Tremor location could be a key to understanding how destructive future megathrust earthquakes will be. Creager and his colleagues are trying to find the boundary between the shallow, locked portion of the subduction zone, which generates the big quakes, and the deep portion where rocks slide past each other in harmless tremor-and-slip events.

So far, it looks like that boundary might run under the Olympic Peninsula from Port Angeles, Wash., to Shelton, Wash. If that's true, the locked zone extends much closer to Seattle, Portland and other cities than previously believed. And the closer the quake, the worse the damage.

"It's a huge difference if the is 70-plus kilometers closer to where most of the people live," Melbourne said.

Others, including Dragert, say there's not enough evidence to conclude the danger zone is any closer than the Pacific Coast.

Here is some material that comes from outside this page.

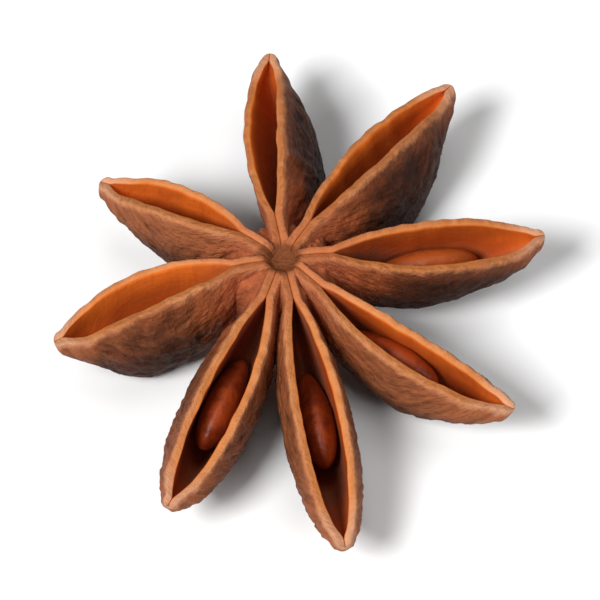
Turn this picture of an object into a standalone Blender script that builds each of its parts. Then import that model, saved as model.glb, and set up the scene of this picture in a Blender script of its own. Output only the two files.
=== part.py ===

One of the most puzzling aspects of the silent earthquakes is their regularity. Recurrence times vary around the world, from roughly six months to a couple of years.

Creager and his team installed most of their instruments this month so they could monitor the next event, due in August.

But the tremors started in April and petered out by the end of May.

So the scientists will have to leave the temporary network of sensors in the field longer than expected and power them down to conserve batteries.

"It's just going to make some more work for us," Vidale said. "We'll be waiting for a tremor episode, and when it comes we'll rush back out there and put the batteries in."